> Data for this exercise:
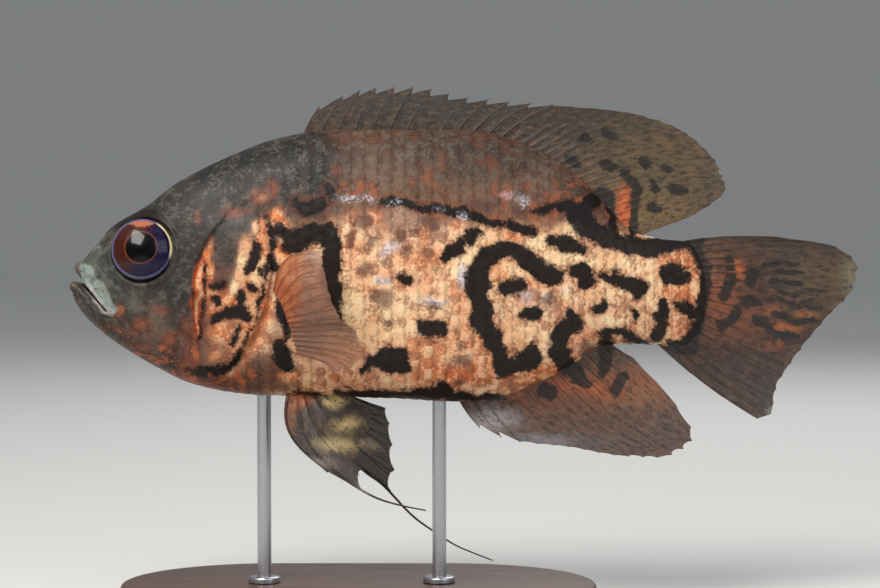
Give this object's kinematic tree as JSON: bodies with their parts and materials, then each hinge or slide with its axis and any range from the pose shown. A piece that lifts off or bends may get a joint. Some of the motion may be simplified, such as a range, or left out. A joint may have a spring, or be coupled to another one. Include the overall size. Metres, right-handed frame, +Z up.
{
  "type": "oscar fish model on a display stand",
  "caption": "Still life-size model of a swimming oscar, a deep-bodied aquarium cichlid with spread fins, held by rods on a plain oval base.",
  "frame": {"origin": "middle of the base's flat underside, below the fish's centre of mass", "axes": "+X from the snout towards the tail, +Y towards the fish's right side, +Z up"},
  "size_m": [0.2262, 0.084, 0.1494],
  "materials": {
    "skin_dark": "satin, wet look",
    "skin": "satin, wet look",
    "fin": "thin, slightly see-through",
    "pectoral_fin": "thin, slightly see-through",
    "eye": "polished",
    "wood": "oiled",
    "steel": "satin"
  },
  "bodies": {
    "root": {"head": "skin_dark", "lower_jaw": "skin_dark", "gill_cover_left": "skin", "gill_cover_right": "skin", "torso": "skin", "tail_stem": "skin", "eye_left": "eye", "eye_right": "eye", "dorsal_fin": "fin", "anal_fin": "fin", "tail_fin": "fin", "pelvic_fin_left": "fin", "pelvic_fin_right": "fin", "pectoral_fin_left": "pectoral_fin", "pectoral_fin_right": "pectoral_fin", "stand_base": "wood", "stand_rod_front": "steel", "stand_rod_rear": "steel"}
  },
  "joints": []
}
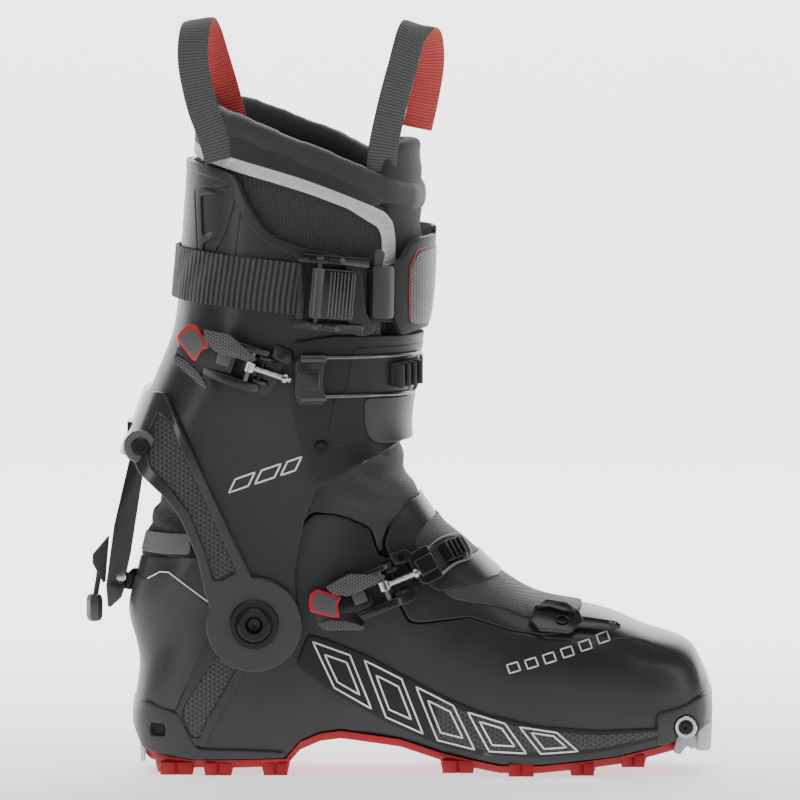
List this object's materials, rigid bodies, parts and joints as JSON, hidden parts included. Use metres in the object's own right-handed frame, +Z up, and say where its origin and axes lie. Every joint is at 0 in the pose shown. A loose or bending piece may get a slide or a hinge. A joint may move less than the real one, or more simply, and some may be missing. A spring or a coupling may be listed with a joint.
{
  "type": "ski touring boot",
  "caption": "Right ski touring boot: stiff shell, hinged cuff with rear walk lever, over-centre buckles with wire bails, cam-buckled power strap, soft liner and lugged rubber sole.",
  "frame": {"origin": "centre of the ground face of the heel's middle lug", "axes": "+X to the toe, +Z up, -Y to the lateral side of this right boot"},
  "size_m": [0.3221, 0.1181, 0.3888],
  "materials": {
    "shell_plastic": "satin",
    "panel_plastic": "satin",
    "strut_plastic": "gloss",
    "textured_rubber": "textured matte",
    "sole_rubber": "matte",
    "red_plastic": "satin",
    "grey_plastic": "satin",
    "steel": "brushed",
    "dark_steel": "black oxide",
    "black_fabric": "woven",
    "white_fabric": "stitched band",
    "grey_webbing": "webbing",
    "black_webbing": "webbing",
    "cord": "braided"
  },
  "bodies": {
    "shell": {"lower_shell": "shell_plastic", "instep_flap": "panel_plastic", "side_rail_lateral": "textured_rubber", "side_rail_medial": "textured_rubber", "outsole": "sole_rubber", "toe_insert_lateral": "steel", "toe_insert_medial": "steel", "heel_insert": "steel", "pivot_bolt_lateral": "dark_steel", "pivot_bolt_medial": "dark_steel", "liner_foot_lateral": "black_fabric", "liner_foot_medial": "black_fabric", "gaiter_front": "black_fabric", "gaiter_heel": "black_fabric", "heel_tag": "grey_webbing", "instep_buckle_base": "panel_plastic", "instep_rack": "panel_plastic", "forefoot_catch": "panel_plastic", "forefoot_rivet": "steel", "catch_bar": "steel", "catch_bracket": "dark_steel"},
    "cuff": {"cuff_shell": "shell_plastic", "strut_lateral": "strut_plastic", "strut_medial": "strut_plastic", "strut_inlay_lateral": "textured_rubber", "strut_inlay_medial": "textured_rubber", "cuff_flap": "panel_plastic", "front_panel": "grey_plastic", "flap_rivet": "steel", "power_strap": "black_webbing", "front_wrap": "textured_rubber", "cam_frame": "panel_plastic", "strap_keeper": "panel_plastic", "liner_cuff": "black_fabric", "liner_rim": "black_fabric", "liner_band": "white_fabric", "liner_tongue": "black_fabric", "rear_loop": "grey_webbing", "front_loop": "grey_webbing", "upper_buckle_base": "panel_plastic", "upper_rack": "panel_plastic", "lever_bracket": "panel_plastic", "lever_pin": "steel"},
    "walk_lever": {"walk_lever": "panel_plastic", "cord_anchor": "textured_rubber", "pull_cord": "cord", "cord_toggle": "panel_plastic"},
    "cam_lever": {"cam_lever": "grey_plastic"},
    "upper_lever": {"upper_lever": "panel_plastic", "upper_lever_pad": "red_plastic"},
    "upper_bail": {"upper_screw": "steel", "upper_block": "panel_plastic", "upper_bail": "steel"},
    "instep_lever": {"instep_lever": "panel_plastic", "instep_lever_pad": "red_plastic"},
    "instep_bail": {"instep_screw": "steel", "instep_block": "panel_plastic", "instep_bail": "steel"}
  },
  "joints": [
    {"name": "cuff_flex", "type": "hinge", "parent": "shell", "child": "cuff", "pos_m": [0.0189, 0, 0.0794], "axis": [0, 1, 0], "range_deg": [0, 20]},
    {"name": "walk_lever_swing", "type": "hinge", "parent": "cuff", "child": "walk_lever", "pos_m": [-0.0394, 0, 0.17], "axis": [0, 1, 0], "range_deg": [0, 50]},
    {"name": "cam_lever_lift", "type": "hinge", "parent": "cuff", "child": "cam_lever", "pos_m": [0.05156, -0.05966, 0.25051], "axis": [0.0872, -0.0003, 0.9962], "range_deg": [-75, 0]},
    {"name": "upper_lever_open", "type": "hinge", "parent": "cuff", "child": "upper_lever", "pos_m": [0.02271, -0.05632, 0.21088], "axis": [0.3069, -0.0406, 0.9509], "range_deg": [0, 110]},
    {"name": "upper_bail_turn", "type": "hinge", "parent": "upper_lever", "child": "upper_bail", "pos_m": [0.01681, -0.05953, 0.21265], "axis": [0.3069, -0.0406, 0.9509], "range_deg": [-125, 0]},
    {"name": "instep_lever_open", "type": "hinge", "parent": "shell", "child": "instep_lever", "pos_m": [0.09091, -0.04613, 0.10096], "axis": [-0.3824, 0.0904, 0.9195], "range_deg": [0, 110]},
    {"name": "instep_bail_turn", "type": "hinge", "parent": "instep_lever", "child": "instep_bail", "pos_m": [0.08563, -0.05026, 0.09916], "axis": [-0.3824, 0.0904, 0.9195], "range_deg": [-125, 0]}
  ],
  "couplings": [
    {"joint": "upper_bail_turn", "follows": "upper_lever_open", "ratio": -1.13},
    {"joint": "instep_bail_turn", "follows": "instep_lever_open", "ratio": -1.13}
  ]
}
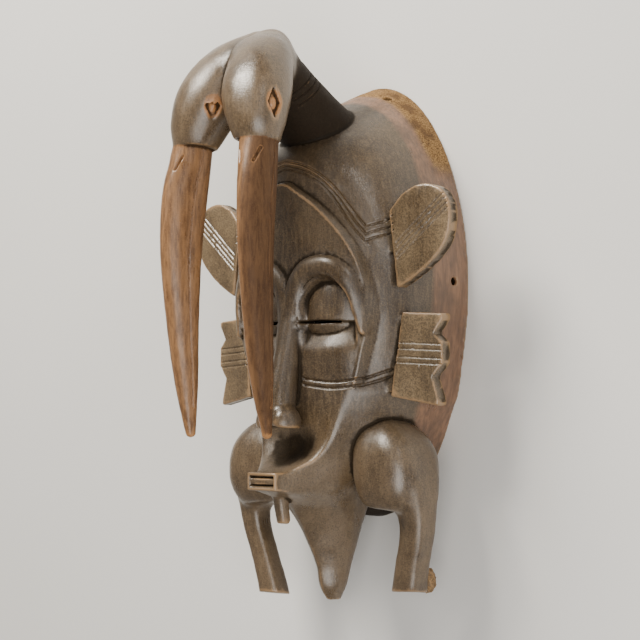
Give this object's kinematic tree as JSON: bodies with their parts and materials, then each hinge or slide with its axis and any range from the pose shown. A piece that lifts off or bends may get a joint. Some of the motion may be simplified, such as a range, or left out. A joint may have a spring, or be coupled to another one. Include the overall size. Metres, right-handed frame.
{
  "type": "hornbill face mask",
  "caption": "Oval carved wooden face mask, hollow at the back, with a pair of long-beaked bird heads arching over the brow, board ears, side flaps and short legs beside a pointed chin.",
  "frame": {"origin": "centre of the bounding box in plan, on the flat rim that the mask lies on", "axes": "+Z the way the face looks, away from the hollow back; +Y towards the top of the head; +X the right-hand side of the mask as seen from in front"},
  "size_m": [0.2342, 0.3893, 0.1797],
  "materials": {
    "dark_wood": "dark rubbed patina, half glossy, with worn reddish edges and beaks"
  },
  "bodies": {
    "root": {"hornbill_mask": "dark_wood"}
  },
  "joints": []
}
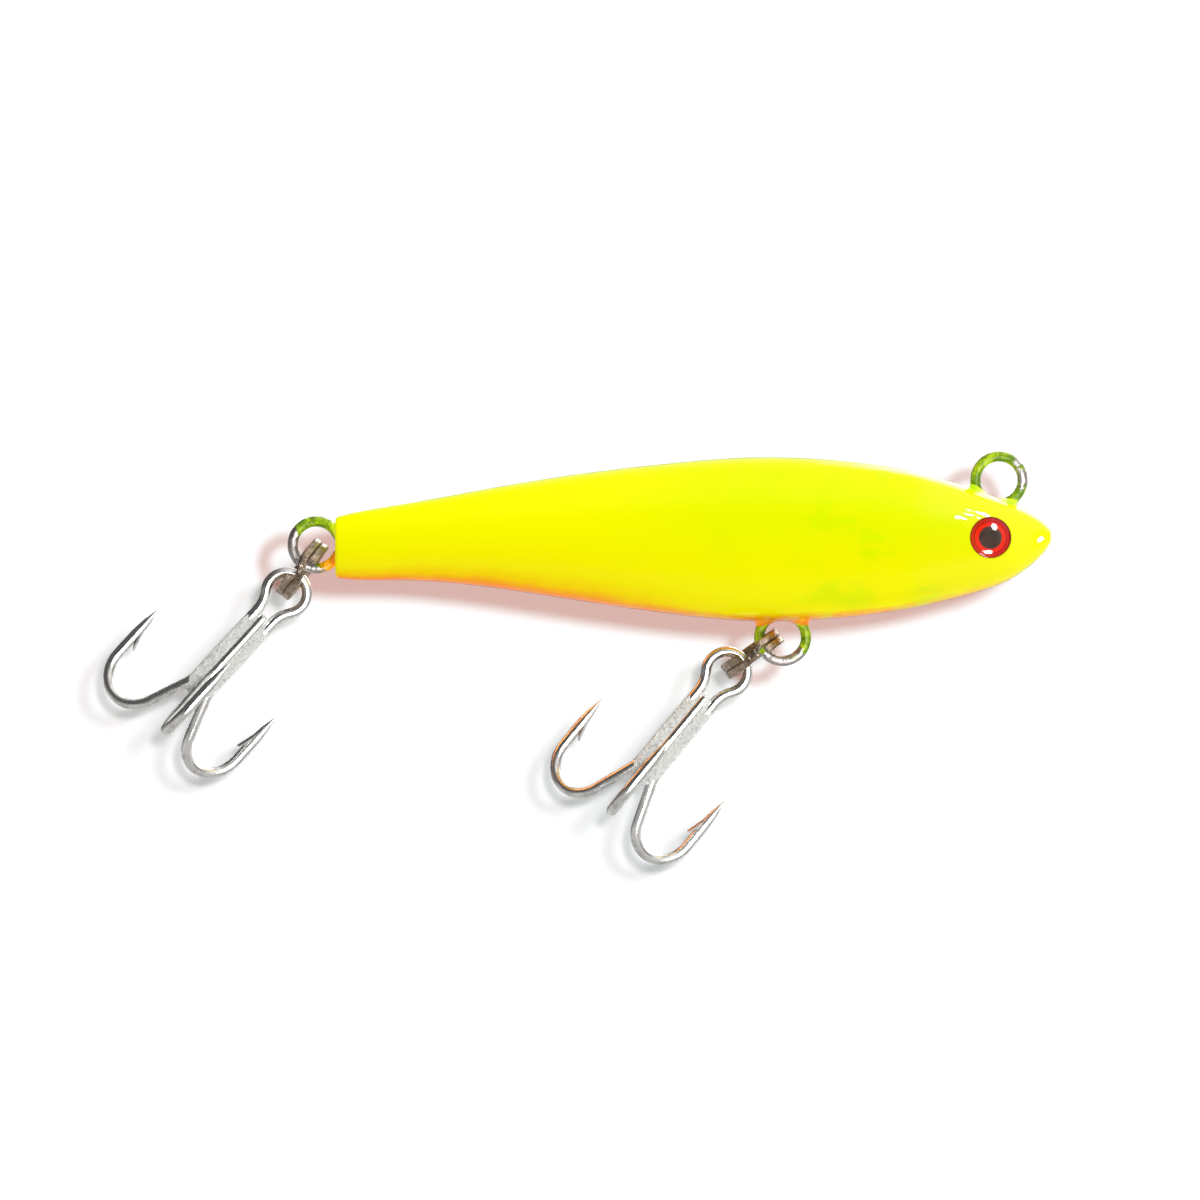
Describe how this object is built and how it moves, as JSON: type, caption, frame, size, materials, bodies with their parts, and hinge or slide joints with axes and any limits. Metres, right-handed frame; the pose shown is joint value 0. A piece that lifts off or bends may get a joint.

> Exercise requirements: The data above must be returned in full, exactly as written.

> Solved problem:
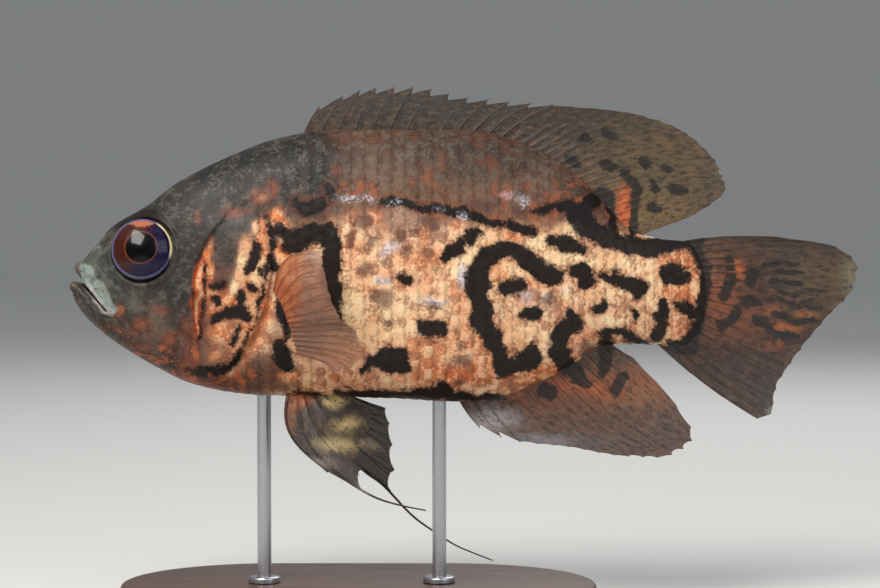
Give this object's kinematic tree as JSON: bodies with their parts and materials, then each hinge or slide with its axis and any range from the pose shown. A piece that lifts off or bends may get a joint. Some of the motion may be simplified, such as a range, or left out. A joint may have a spring, or be coupled to another one. Include the overall size. Metres, right-handed frame, +Z up.
{
  "type": "oscar fish model on a display stand",
  "caption": "Still life-size model of a swimming oscar, a deep-bodied aquarium cichlid with spread fins, held by rods on a plain oval base.",
  "frame": {"origin": "middle of the base's flat underside, below the fish's centre of mass", "axes": "+X from the snout towards the tail, +Y towards the fish's right side, +Z up"},
  "size_m": [0.2262, 0.084, 0.1494],
  "materials": {
    "skin_dark": "satin, wet look",
    "skin": "satin, wet look",
    "fin": "thin, slightly see-through",
    "pectoral_fin": "thin, slightly see-through",
    "eye": "polished",
    "wood": "oiled",
    "steel": "satin"
  },
  "bodies": {
    "root": {"head": "skin_dark", "lower_jaw": "skin_dark", "gill_cover_left": "skin", "gill_cover_right": "skin", "torso": "skin", "tail_stem": "skin", "eye_left": "eye", "eye_right": "eye", "dorsal_fin": "fin", "anal_fin": "fin", "tail_fin": "fin", "pelvic_fin_left": "fin", "pelvic_fin_right": "fin", "pectoral_fin_left": "pectoral_fin", "pectoral_fin_right": "pectoral_fin", "stand_base": "wood", "stand_rod_front": "steel", "stand_rod_rear": "steel"}
  },
  "joints": []
}
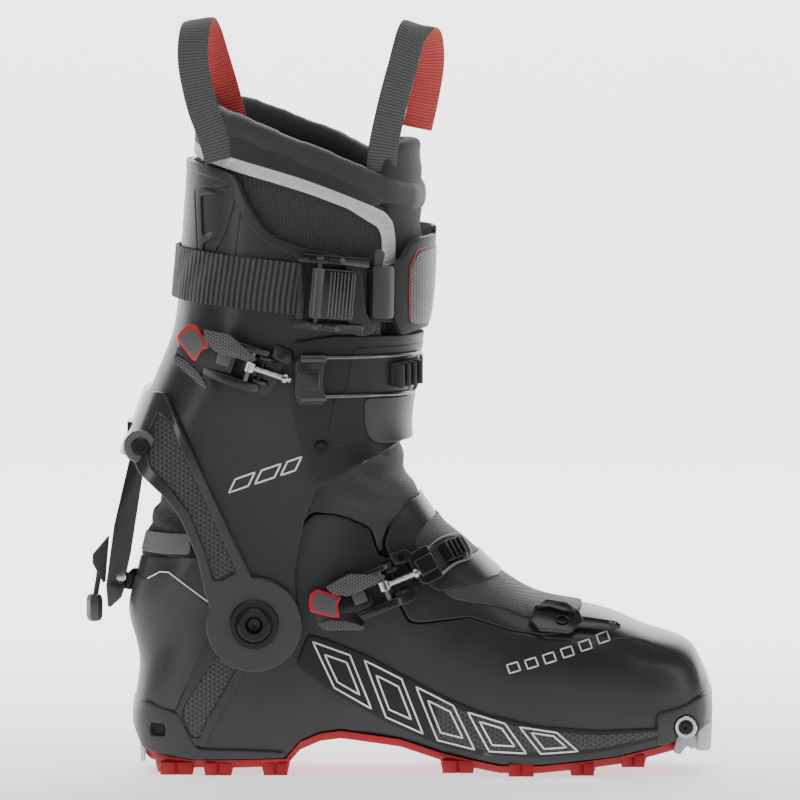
List this object's materials, rigid bodies, parts and joints as JSON, hidden parts included. Use metres in the object's own right-handed frame, +Z up, and say where its origin and axes lie. Every joint is at 0 in the pose shown. A loose or bending piece may get a slide or a hinge. A joint may move less than the real one, or more simply, and some may be missing. A spring or a coupling may be listed with a joint.
{
  "type": "ski touring boot",
  "caption": "Right ski touring boot: stiff shell, hinged cuff with rear walk lever, over-centre buckles with wire bails, cam-buckled power strap, soft liner and lugged rubber sole.",
  "frame": {"origin": "centre of the ground face of the heel's middle lug", "axes": "+X to the toe, +Z up, -Y to the lateral side of this right boot"},
  "size_m": [0.3221, 0.1181, 0.3888],
  "materials": {
    "shell_plastic": "satin",
    "panel_plastic": "satin",
    "strut_plastic": "gloss",
    "textured_rubber": "textured matte",
    "sole_rubber": "matte",
    "red_plastic": "satin",
    "grey_plastic": "satin",
    "steel": "brushed",
    "dark_steel": "black oxide",
    "black_fabric": "woven",
    "white_fabric": "stitched band",
    "grey_webbing": "webbing",
    "black_webbing": "webbing",
    "cord": "braided"
  },
  "bodies": {
    "shell": {"lower_shell": "shell_plastic", "instep_flap": "panel_plastic", "side_rail_lateral": "textured_rubber", "side_rail_medial": "textured_rubber", "outsole": "sole_rubber", "toe_insert_lateral": "steel", "toe_insert_medial": "steel", "heel_insert": "steel", "pivot_bolt_lateral": "dark_steel", "pivot_bolt_medial": "dark_steel", "liner_foot_lateral": "black_fabric", "liner_foot_medial": "black_fabric", "gaiter_front": "black_fabric", "gaiter_heel": "black_fabric", "heel_tag": "grey_webbing", "instep_buckle_base": "panel_plastic", "instep_rack": "panel_plastic", "forefoot_catch": "panel_plastic", "forefoot_rivet": "steel", "catch_bar": "steel", "catch_bracket": "dark_steel"},
    "cuff": {"cuff_shell": "shell_plastic", "strut_lateral": "strut_plastic", "strut_medial": "strut_plastic", "strut_inlay_lateral": "textured_rubber", "strut_inlay_medial": "textured_rubber", "cuff_flap": "panel_plastic", "front_panel": "grey_plastic", "flap_rivet": "steel", "power_strap": "black_webbing", "front_wrap": "textured_rubber", "cam_frame": "panel_plastic", "strap_keeper": "panel_plastic", "liner_cuff": "black_fabric", "liner_rim": "black_fabric", "liner_band": "white_fabric", "liner_tongue": "black_fabric", "rear_loop": "grey_webbing", "front_loop": "grey_webbing", "upper_buckle_base": "panel_plastic", "upper_rack": "panel_plastic", "lever_bracket": "panel_plastic", "lever_pin": "steel"},
    "walk_lever": {"walk_lever": "panel_plastic", "cord_anchor": "textured_rubber", "pull_cord": "cord", "cord_toggle": "panel_plastic"},
    "cam_lever": {"cam_lever": "grey_plastic"},
    "upper_lever": {"upper_lever": "panel_plastic", "upper_lever_pad": "red_plastic"},
    "upper_bail": {"upper_screw": "steel", "upper_block": "panel_plastic", "upper_bail": "steel"},
    "instep_lever": {"instep_lever": "panel_plastic", "instep_lever_pad": "red_plastic"},
    "instep_bail": {"instep_screw": "steel", "instep_block": "panel_plastic", "instep_bail": "steel"}
  },
  "joints": [
    {"name": "cuff_flex", "type": "hinge", "parent": "shell", "child": "cuff", "pos_m": [0.0189, 0, 0.0794], "axis": [0, 1, 0], "range_deg": [0, 20]},
    {"name": "walk_lever_swing", "type": "hinge", "parent": "cuff", "child": "walk_lever", "pos_m": [-0.0394, 0, 0.17], "axis": [0, 1, 0], "range_deg": [0, 50]},
    {"name": "cam_lever_lift", "type": "hinge", "parent": "cuff", "child": "cam_lever", "pos_m": [0.05156, -0.05966, 0.25051], "axis": [0.0872, -0.0003, 0.9962], "range_deg": [-75, 0]},
    {"name": "upper_lever_open", "type": "hinge", "parent": "cuff", "child": "upper_lever", "pos_m": [0.02271, -0.05632, 0.21088], "axis": [0.3069, -0.0406, 0.9509], "range_deg": [0, 110]},
    {"name": "upper_bail_turn", "type": "hinge", "parent": "upper_lever", "child": "upper_bail", "pos_m": [0.01681, -0.05953, 0.21265], "axis": [0.3069, -0.0406, 0.9509], "range_deg": [-125, 0]},
    {"name": "instep_lever_open", "type": "hinge", "parent": "shell", "child": "instep_lever", "pos_m": [0.09091, -0.04613, 0.10096], "axis": [-0.3824, 0.0904, 0.9195], "range_deg": [0, 110]},
    {"name": "instep_bail_turn", "type": "hinge", "parent": "instep_lever", "child": "instep_bail", "pos_m": [0.08563, -0.05026, 0.09916], "axis": [-0.3824, 0.0904, 0.9195], "range_deg": [-125, 0]}
  ],
  "couplings": [
    {"joint": "upper_bail_turn", "follows": "upper_lever_open", "ratio": -1.13},
    {"joint": "instep_bail_turn", "follows": "instep_lever_open", "ratio": -1.13}
  ]
}
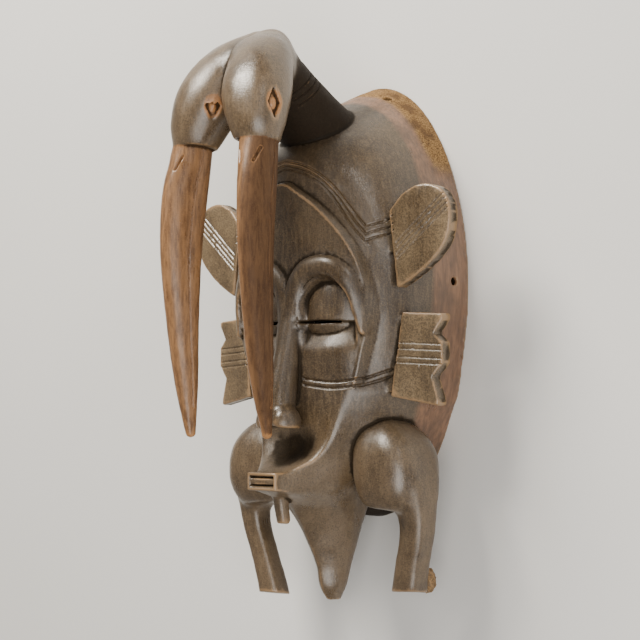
Give this object's kinematic tree as JSON: bodies with their parts and materials, then each hinge or slide with its axis and any range from the pose shown. A piece that lifts off or bends may get a joint. Some of the motion may be simplified, such as a range, or left out. A joint may have a spring, or be coupled to another one. Include the overall size. Metres, right-handed frame.
{
  "type": "hornbill face mask",
  "caption": "Oval carved wooden face mask, hollow at the back, with a pair of long-beaked bird heads arching over the brow, board ears, side flaps and short legs beside a pointed chin.",
  "frame": {"origin": "centre of the bounding box in plan, on the flat rim that the mask lies on", "axes": "+Z the way the face looks, away from the hollow back; +Y towards the top of the head; +X the right-hand side of the mask as seen from in front"},
  "size_m": [0.2342, 0.3893, 0.1797],
  "materials": {
    "dark_wood": "dark rubbed patina, half glossy, with worn reddish edges and beaks"
  },
  "bodies": {
    "root": {"hornbill_mask": "dark_wood"}
  },
  "joints": []
}
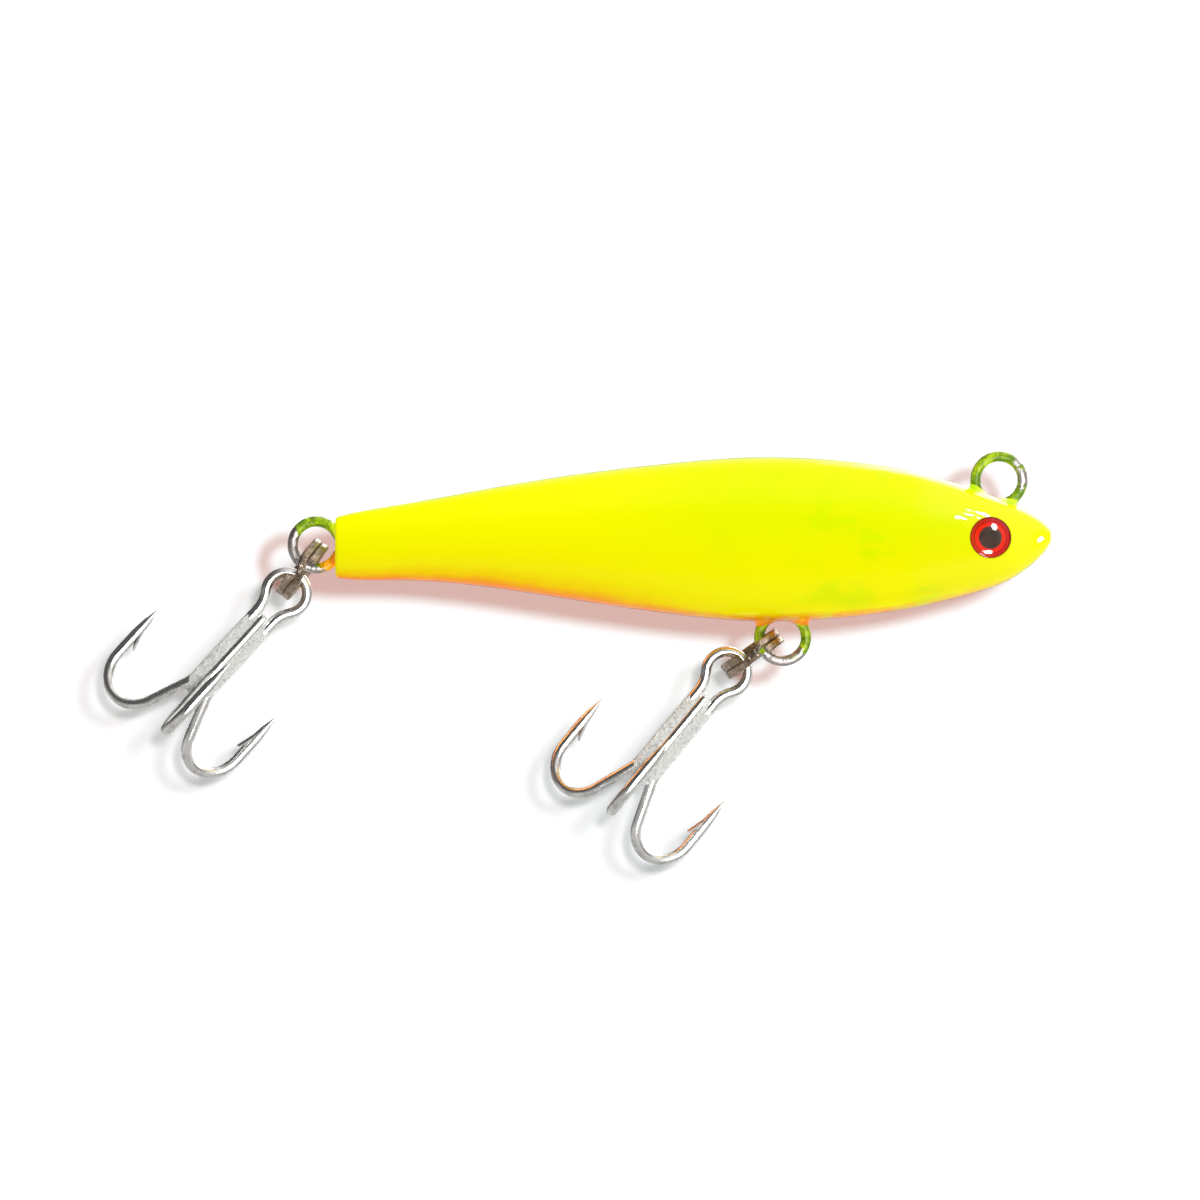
Describe how this object is built and how it moves, as JSON: type, caption, frame, size, materials, bodies with their parts, and hinge or slide joints with axes and any limits. Metres, right-handed frame; the pose shown is joint value 0. A piece that lifts off or bends may get a joint.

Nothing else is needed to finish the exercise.